RAM: That gets to the fact that often religious identification is not highly theological, in terms of its substance. That’s clearly true for many Muslim young people, Jewish young people, mainline Protestant young people, and we have to say for many evangelical young people, as well. The point you made here about the gender imbalance did strike me very markedly because this is something that I face repeatedly as I’m speaking to student groups on college campuses and in churches. There are far more young evangelical women ready to marry then there are young evangelical men of approximately the same age ready to marry. Thus, there is an imbalance, and you make that very clear. It raised in my mind a whole new sympathy for some of those who are in this situation. Missionary dating, I think as a pastor, is a profoundly bad idea, but I do understand the dynamic out of which that kind of idea would come.
NSR: Right, and I don’t mean to suggest that I think it’s a good idea. I think what has happened here, like I said, if you have these practical issues. Then what happens, and this is where we started the conversation, on the other end of that, once someone gets further and further involved in a relationship. You have this sense that “we’ve already been dating for three years. This is a big chunk of my dating life. The clock is ticking. Sure, he hasn’t fully embraced the faith yet, but he’ll come around. We should just go ahead and get married. It will all work out.” I interviewed couple across the country in interfaith marriages, and even the happier ones will say that there is this element where they didn’t expect it to be as much of an issue as it was. This is something where I have a great deal of sympathy because even I, as I got into my marriage, said to my husband on our first date that I wanted to raise my children Jewish and asked if he was ok with that. This is something that most women would be hugely embarrassed to say because it sort of implies that you are some kind of lunatic who wants to talk about kids on the first date. That was my non-negotiable. Once I sort of thought I had won that argument, that is that he agreed readily to raise our children Jewish, I thought that would be the end of any tensions we would have over the issue. However, in fact, the tensions that arise in interfaith marriages are constant and sometimes very small. Whose house should we go to for this holiday? Should we pay for Jewish summer camp? Do we have to go to church every week? These are the kinds of things that come up day-in and day-out. A lot of interfaith couples don’t expect them to.

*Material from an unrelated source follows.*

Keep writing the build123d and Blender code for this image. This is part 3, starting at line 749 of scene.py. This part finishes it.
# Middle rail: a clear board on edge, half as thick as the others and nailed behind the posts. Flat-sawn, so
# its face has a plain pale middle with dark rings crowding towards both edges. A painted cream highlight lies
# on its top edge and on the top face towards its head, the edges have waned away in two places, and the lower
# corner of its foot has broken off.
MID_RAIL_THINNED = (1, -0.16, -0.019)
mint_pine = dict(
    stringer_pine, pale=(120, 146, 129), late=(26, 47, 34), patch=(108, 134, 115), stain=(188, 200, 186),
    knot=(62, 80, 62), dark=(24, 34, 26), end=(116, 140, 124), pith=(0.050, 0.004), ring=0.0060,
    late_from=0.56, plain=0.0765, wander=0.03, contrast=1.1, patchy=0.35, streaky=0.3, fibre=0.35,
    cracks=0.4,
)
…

RAM: As someone who is very much in a marriage of one evangelical to another, I realize reading this book that my marriage and my family were free of a lot of the tensions that you document in this book. You do so quite sympathetically and movingly, by the way. There’s a great deal of heartbreak in this book. A lot of the heartbreak seems to come, as I read your book, when a couple that doesn’t believe that their religious differences matter a great deal and then at some point, usually with the arrival of children, it really does begin to matter. Sometimes, it matters with great hurt within this interfaith marriage.

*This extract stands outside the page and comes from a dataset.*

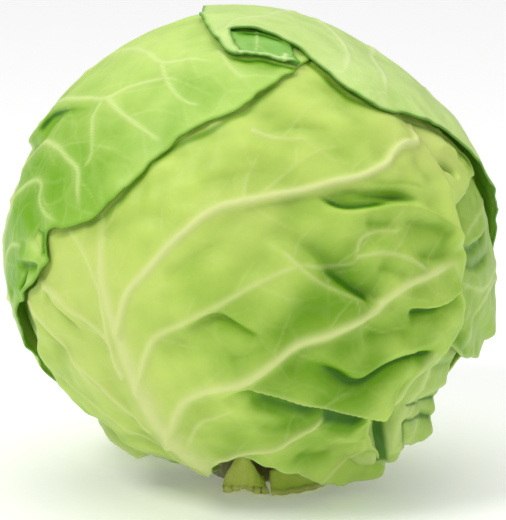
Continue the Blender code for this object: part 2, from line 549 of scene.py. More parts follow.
def thicken(piece: bpy.types.Object, thickness: float) -> None:
    """Gives a sheet its thickness on its inner side."""
    deselect_all()
    bpy.context.view_layer.objects.active = piece
    piece.select_set(True)
    wall = piece.modifiers.new("thickness", "SOLIDIFY")
    wall.thickness = thickness
    wall.offset = -1.0
    wall.use_even_offset = False
    bpy.ops.object.modifier_apply(modifier=wall.name)
    bpy.ops.object.shade_smooth()


def dress(piece: bpy.types.Object, material: bpy.types.Material, node: str) -> None:
    """Gives a piece its material and ties it to the frame."""
    piece.data.materials.clear()
    piece.data.materials.append(material)
    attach(piece, ROOT)
    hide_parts(node)
    log.info("%s: %d points, stands for %s", piece.name, len(piece.data.vertices), node)


class Chart:
    """A leaf's own flat map round its middle, with its margin drawn on it as a fine closed line."""

    FINE = 0.0045

    def __init__(self, centre: Place, outline: Outline, uneven: Callable) -> None:
        """Draws the margin.

        Args:
            centre: the leaf's middle.
            outline: the margin's places and how far it lifts at each.
            uneven: gives the margin's small unevenness, in radians, from the way along it in radians.
        """
        self.axis = ways_of([centre])[0]
        self.east = unit(np.cross([0.0, 0.0, 1.0], self.axis))
        self.north = np.cross(self.axis, self.east)
        rows = np.asarray(outline, float)
        b = np.column_stack([ways_of(rows[:, :2]), rows[:, 2]])
        a, c, d = (np.roll(b, shift, axis=0) for shift in (1, -1, -2))
        line = np.stack([curve(a, b, c, d, s) for s in np.arange(8) / 8], axis=1).reshape(-1, 4)
        line = np.vstack([line, line[:1]])
        far = np.concatenate([[0], np.cumsum(np.linalg.norm(np.diff(line[:, :3], axis=0), axis=1))])
        self.length = far[-1]
        self.along = np.linspace(0, self.length, round(self.length / self.FINE), endpoint=False)
        line = np.column_stack([np.interp(self.along, far, column) for column in line.T])
        ways = unit(line[:, :3])
        beside = unit(np.cross(ways, np.roll(ways, -2, axis=0) - np.roll(ways, 2, axis=0)))
        self.rim = unit(ways + beside * uneven(self.along, self.length)[:, None])
        self.lift = line[:, 3]
        self.flat_rim = self.flatten(self.rim)
        self.tree = KDTree(len(self.rim))
        for index, way in enumerate(self.rim):
            self.tree.insert(way, index)
        self.tree.balance()

    def flatten(self, ways: np.ndarray) -> np.ndarray:
        """Where ways lie on the flat map."""
        away = np.arccos(np.clip(ways @ self.axis, -1, 1))
        across = np.stack([ways @ self.east, ways @ self.north], axis=-1)
        return across * (away / np.maximum(np.linalg.norm(across, axis=-1), 1e-9))[:, None]

    def ways(self, flat: np.ndarray) -> np.ndarray:
        """Unit vectors of places on the flat map."""
        away = np.linalg.norm(flat, axis=1)
        across = (flat @ np.stack([self.east, self.north])) / np.maximum(away, 1e-9)[:, None]
        return np.cos(away)[:, None] * self.axis + np.sin(away)[:, None] * across

    def within(self, xs: np.ndarray, ys: np.ndarray) -> np.ndarray:
        """Which points of an even grid lie inside the margin, one row for each y."""
        start, end = self.flat_rim, np.roll(self.flat_rim, -1, axis=0)
        rows = []
        for y in ys:
            crossed = (start[:, 1] > y) != (end[:, 1] > y)
            a, b = start[crossed], end[crossed]
            at = np.sort(a[:, 0] + (y - a[:, 1]) / (b[:, 1] - a[:, 1]) * (b[:, 0] - a[:, 0]))
            rows.append(np.searchsorted(at, xs) % 2 == 1)
        return np.array(rows)

    def nearest(self, ways: np.ndarray) -> tuple[np.ndarray, np.ndarray]:
        """The number of the nearest point of the margin, and how far off it is in radians."""
        found = [self.tree.find(way)[1:] for way in ways]
        return np.array([index for index, _ in found]), np.array([apart for _, apart in found])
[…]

NSR: You sort of have three options as an interfaith couple. One of the people can convert and you can be on the same page. You can try raising the children as both, which is a very unpopular option. I found that most interfaith couples are raising their children as one thing or the other. They at least felt the need to make that decision. You can just leave religion altogether. You can make a secular home, and many people choose that option. The heartbreak comes from both the tension that arrives. There is a higher rate of marital un-satisfaction and higher likelihood of divorce in certain combinations. The other thing I found is that some people said, “Look, I would really like to pursue my faith. This is where I think God is leading me, but my family, the strength of my family, and the unity of my family is more important to me at this point. So I kind of have to tuck that under the bed and forget about it for now to the extent that I can. Otherwise, it will tear us apart.” To me, that’s really the often untold story – the thwarting of people’s untold spiritual journeys because they, rightly I believe, do want to preserve the family.

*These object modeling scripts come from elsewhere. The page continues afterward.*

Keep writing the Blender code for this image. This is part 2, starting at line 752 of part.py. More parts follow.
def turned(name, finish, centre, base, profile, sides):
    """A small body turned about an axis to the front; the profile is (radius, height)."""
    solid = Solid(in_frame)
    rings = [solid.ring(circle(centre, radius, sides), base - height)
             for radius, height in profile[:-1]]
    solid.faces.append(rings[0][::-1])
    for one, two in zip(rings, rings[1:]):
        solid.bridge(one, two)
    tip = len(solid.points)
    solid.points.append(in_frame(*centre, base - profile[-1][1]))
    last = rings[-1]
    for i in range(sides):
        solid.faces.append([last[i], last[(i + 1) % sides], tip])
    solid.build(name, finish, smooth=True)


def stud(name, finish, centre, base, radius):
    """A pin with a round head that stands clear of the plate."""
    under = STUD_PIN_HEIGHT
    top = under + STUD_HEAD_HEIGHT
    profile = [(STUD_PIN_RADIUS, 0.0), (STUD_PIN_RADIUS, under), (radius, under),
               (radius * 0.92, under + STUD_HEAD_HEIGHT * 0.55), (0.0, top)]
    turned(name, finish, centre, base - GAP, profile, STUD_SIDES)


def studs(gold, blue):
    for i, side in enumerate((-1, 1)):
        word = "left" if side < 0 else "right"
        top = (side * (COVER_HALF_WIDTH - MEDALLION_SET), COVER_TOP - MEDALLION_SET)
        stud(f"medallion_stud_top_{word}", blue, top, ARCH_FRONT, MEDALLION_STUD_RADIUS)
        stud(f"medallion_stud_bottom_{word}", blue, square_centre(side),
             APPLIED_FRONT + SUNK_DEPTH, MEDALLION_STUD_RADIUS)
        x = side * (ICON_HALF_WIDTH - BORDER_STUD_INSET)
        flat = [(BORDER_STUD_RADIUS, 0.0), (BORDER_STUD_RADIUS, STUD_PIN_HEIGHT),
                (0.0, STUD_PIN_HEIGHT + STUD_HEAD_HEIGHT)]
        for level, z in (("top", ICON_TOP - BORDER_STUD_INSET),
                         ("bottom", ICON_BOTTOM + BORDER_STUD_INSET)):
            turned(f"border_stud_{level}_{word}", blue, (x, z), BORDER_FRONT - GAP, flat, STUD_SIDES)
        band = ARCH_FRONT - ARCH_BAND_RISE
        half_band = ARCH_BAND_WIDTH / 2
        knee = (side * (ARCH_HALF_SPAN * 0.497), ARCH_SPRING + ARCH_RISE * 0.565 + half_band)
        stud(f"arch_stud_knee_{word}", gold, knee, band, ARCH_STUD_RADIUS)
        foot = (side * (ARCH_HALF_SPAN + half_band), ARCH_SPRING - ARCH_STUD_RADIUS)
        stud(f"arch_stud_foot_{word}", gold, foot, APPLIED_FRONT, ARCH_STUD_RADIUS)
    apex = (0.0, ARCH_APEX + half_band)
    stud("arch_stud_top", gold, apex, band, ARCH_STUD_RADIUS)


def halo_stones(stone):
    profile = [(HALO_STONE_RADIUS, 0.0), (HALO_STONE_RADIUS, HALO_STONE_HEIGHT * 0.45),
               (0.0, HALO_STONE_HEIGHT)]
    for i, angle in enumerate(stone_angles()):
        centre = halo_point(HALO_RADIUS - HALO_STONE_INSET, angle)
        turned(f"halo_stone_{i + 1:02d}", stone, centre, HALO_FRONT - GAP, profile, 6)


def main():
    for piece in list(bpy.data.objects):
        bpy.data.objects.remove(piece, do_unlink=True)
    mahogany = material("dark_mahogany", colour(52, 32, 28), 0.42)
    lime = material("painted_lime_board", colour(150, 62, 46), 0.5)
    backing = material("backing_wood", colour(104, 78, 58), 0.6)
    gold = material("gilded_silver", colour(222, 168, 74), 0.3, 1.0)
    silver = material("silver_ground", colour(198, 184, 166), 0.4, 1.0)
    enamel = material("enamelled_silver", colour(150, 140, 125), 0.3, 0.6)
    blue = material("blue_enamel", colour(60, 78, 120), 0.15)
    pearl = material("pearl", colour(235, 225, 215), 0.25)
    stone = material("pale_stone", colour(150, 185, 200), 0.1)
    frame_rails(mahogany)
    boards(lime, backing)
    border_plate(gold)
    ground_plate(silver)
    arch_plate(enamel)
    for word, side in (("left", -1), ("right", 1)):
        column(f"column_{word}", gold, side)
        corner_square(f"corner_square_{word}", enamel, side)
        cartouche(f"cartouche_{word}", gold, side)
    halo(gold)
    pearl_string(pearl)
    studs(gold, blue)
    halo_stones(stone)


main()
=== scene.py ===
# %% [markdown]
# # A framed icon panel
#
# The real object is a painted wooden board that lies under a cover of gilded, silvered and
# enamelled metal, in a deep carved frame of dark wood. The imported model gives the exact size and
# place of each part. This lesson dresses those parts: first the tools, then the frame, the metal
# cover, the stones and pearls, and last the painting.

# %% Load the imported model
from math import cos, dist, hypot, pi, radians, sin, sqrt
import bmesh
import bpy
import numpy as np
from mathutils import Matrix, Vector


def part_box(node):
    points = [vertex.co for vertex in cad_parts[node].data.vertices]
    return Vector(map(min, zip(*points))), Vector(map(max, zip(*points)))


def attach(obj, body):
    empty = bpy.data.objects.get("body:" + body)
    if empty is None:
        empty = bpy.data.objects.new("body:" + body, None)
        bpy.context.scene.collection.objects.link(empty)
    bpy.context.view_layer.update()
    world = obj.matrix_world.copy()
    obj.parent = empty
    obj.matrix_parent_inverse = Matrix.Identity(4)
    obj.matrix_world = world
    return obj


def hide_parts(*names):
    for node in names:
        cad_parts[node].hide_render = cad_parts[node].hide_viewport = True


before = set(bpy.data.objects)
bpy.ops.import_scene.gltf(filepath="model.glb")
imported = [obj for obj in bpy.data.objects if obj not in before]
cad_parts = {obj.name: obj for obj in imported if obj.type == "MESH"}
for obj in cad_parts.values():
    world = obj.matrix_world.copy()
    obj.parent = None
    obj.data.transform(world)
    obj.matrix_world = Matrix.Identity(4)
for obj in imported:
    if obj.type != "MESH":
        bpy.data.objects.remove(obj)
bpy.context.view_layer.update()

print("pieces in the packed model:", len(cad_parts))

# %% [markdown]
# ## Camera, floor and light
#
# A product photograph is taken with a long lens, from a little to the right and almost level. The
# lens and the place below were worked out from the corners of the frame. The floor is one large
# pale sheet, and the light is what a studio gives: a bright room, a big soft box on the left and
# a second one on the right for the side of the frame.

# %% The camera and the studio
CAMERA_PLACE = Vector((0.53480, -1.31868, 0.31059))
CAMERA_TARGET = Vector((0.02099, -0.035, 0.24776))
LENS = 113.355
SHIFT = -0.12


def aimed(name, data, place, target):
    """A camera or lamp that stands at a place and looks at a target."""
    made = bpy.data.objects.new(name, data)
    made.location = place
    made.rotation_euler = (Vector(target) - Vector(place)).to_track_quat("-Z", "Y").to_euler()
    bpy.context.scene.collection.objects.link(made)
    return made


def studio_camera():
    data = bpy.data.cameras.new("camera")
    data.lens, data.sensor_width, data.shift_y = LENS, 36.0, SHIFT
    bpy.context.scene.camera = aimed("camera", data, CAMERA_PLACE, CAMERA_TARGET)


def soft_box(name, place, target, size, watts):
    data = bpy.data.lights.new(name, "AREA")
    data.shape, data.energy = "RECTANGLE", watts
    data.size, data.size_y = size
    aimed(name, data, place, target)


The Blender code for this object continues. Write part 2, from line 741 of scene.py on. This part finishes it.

RAM: You mentioned three different options there, but in the book, I think you actually mentioned a forth. The statistic that shocked me the most of any in your book comes on page 115. You write, “There is another option that some interfaith couples pursue when they want to join a religious community but do not want to join one of the ones from which they hail.” You went on and said, “Of the quarter of same-faith couples for whom this was true, we found that in nineteen percent of the cases, both husband and wife converted to a new religion.” That’s nineteen percent. That’s almost one out of five. I found that to be huge, and frankly, shocking.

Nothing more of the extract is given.